A few important reminders from writer Natalie Goldberg, artist and author of the uber-classic Writing Down the Bones. Like Julia Cameron, Goldberg asserts that writing is a basic element of connected existence for everyone, writers and non-writers alike.

Goldberg’s most recent book, An Old Friend from Far Away, was released in February. Old Friend is about writing personal memoir — exploring memories and connecting with the self in a way that opens doors for all who follow a creative path. I haven’t read the book yet, but Goldberg is certainly an “old friend” to many of us.

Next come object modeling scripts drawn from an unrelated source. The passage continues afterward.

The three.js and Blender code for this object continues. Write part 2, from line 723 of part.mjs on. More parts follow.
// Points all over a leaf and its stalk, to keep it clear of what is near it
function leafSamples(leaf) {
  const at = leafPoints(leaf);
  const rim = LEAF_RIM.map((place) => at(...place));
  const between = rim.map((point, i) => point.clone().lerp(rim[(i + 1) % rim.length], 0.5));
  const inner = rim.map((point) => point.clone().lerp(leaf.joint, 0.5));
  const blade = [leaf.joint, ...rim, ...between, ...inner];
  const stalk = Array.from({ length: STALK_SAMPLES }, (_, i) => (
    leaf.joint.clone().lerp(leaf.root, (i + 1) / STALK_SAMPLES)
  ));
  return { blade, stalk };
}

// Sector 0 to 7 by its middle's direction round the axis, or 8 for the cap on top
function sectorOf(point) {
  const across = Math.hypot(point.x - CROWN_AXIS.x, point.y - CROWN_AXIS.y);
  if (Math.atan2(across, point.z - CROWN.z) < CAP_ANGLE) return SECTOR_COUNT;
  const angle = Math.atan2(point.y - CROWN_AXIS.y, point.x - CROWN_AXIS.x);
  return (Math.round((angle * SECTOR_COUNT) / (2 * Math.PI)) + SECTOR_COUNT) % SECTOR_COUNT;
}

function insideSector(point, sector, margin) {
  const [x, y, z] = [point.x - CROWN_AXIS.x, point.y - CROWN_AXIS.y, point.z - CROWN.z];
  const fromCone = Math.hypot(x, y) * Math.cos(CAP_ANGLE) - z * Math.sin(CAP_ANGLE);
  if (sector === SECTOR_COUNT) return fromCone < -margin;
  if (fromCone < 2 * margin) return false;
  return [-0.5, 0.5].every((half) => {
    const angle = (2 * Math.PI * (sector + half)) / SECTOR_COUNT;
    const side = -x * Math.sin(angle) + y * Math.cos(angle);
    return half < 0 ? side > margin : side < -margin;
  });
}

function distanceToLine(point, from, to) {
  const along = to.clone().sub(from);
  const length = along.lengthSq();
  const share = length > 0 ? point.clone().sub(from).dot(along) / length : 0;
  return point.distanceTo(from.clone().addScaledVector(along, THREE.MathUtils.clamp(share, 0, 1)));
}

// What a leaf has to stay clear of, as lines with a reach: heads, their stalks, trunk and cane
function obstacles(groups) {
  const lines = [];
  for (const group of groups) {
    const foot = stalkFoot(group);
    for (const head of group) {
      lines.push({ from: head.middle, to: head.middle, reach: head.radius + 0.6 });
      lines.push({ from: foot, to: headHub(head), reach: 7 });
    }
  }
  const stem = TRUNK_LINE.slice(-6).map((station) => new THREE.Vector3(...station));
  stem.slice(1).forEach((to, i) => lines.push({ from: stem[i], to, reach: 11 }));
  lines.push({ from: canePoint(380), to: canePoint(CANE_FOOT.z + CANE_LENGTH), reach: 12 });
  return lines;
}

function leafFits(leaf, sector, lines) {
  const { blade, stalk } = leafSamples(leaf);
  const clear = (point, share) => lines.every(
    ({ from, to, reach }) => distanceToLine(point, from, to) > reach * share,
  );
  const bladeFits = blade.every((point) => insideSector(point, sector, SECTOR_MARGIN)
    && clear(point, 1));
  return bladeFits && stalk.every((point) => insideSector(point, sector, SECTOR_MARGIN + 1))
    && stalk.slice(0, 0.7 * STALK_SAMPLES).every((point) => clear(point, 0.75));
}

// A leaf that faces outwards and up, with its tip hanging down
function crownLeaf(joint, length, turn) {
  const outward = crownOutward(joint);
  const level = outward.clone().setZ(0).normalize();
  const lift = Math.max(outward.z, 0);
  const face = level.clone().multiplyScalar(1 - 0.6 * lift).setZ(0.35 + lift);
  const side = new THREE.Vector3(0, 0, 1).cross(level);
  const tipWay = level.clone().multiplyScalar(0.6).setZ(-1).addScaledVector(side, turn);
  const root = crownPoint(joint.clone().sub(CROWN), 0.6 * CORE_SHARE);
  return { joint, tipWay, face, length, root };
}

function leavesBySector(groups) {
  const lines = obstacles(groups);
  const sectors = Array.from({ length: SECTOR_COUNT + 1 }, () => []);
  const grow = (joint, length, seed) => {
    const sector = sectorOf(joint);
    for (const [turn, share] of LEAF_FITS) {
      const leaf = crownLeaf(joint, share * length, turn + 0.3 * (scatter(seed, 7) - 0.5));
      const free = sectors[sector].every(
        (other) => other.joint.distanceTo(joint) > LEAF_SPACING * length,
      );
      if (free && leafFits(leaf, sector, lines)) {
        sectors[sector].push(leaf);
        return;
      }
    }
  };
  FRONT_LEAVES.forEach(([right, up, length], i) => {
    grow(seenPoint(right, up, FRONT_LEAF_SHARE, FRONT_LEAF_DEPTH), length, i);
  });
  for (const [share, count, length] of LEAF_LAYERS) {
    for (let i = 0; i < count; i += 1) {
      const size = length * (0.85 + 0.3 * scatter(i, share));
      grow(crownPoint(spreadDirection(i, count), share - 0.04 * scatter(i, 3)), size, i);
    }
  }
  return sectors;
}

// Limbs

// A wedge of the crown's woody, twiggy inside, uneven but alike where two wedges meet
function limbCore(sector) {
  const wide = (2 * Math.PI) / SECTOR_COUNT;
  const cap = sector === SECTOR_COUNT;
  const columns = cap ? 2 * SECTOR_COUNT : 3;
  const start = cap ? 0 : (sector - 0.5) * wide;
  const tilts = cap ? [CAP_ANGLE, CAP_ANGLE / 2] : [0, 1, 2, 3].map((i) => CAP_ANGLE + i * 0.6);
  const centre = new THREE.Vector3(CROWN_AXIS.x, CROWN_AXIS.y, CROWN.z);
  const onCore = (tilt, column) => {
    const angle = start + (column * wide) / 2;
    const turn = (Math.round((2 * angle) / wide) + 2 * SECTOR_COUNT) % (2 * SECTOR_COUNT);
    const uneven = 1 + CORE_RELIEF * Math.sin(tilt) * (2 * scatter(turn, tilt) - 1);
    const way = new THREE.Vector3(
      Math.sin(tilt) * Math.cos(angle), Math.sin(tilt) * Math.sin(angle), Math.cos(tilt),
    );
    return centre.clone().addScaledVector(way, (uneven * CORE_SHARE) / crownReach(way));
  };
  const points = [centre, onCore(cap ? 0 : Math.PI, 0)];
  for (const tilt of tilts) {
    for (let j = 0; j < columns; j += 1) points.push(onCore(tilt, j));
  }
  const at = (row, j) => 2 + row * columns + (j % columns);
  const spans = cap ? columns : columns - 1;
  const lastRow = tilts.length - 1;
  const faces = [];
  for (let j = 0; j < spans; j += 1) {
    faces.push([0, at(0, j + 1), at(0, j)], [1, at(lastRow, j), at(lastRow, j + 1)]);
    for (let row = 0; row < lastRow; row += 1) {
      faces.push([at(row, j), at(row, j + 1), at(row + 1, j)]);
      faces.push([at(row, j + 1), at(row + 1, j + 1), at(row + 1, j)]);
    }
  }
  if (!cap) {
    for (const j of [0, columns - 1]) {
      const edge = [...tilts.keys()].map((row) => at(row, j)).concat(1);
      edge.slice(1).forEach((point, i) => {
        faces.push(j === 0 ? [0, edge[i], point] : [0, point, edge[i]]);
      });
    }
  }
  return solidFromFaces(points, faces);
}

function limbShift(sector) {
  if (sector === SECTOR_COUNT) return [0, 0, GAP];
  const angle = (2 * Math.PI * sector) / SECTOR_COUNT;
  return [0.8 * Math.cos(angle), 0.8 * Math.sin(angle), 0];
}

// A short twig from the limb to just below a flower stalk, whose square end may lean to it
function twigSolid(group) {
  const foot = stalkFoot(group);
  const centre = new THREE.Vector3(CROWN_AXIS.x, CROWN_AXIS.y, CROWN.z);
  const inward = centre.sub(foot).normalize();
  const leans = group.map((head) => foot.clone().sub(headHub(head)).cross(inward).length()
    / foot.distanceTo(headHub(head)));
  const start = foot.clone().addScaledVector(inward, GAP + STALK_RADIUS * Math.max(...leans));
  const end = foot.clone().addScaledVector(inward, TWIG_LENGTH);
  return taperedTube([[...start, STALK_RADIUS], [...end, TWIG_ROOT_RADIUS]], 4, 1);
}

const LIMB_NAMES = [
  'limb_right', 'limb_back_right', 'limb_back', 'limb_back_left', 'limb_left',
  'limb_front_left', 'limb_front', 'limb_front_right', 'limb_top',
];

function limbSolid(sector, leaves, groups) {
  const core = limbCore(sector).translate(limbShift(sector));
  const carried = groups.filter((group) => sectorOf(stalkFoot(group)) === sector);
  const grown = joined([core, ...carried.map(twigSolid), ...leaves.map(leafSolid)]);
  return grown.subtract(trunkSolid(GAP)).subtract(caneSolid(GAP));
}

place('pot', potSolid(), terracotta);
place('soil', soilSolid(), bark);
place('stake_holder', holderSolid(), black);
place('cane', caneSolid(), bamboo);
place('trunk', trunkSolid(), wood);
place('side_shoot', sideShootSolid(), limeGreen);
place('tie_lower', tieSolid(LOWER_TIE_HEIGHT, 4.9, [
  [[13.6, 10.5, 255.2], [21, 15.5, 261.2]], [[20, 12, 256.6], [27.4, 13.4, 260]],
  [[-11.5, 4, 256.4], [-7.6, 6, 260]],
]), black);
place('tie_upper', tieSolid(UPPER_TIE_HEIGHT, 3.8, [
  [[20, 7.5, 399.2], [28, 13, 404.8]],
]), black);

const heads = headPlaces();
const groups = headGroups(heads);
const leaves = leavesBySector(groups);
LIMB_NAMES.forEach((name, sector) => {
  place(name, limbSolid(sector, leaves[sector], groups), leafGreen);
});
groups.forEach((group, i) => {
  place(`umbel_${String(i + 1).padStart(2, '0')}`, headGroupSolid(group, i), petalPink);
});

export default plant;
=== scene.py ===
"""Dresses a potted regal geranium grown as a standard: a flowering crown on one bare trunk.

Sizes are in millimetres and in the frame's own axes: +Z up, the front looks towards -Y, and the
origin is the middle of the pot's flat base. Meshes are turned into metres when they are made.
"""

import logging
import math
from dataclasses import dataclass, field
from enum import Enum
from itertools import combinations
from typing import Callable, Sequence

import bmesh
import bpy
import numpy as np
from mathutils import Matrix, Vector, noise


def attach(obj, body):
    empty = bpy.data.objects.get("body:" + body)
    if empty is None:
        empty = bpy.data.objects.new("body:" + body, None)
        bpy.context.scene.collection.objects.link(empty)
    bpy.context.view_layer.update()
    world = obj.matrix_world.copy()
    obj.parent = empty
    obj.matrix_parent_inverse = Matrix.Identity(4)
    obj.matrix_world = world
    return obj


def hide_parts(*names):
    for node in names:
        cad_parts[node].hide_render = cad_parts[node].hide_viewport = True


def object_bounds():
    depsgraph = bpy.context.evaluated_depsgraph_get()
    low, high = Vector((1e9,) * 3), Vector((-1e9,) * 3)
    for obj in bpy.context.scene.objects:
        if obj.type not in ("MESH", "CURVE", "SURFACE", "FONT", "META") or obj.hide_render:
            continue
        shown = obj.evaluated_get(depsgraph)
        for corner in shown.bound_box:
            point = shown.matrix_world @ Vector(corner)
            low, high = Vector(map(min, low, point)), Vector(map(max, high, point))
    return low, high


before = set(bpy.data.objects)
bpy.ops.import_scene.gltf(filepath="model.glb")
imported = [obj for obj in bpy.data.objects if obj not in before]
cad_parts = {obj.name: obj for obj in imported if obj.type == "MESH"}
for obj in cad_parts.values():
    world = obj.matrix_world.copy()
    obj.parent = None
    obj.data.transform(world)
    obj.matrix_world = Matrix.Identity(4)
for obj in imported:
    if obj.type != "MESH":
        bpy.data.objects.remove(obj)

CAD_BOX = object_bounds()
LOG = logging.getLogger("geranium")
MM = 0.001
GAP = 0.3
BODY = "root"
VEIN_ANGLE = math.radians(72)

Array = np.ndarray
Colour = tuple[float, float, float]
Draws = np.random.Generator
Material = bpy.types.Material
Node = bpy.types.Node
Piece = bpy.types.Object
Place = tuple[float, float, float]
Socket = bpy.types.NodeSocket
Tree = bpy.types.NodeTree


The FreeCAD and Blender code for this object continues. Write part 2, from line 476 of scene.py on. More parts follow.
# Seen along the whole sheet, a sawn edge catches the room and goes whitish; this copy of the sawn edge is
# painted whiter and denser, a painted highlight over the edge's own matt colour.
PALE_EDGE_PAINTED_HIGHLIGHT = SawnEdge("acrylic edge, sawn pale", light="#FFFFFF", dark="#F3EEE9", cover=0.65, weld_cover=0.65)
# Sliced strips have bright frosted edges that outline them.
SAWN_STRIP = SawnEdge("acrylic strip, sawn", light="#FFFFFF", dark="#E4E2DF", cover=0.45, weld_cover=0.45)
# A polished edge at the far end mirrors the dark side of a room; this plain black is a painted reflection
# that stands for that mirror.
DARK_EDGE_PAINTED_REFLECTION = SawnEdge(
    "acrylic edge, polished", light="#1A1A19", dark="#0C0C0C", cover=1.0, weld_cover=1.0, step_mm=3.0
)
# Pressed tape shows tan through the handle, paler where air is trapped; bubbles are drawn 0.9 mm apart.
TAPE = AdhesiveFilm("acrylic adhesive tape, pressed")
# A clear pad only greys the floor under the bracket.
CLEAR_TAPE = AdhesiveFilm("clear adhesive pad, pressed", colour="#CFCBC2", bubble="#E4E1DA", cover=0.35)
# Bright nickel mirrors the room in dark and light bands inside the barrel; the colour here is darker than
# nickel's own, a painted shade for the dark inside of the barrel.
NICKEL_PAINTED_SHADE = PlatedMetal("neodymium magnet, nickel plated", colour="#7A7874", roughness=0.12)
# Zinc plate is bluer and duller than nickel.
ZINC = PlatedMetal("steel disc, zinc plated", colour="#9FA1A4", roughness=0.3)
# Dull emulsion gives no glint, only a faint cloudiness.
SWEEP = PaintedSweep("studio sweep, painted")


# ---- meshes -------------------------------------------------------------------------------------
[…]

In this morning’s Boston Globe, novelist Allegra Goodman published the op-ed piece “So, you want to be a writer? Here’s how.” She advises against writing about yourself and advocates reading widely (of course) and finding a peaceful place to work (yeah, right).

And this is true for everyone, but especially for women: If you don’t value your own time, other people won’t either. Trust me, you can’t write a novel in stolen minutes outside your daughter’s tap class. Virginia Woolf declared that a woman needs a room of her own. Well, the room won’t help, if you don’t shut the door. Post a note. ‘Book in progress, please do not disturb unless you’re bleeding.’ Or these lines from Samuel Taylor Coleridge, which I have adapted for writing mothers: ‘. . . Beware! Beware! / Her flashing eyes, her floating hair! Weave a circle round her thrice, / And close your eyes with holy dread, / For she on honey-dew hath fed, / and drunk the milk of Paradise.’

Unfortunately, the “don’t bother me unless you’re bleeding” routine really isn’t appropriate for mothers with children under the age of six, to my mind. What do you think?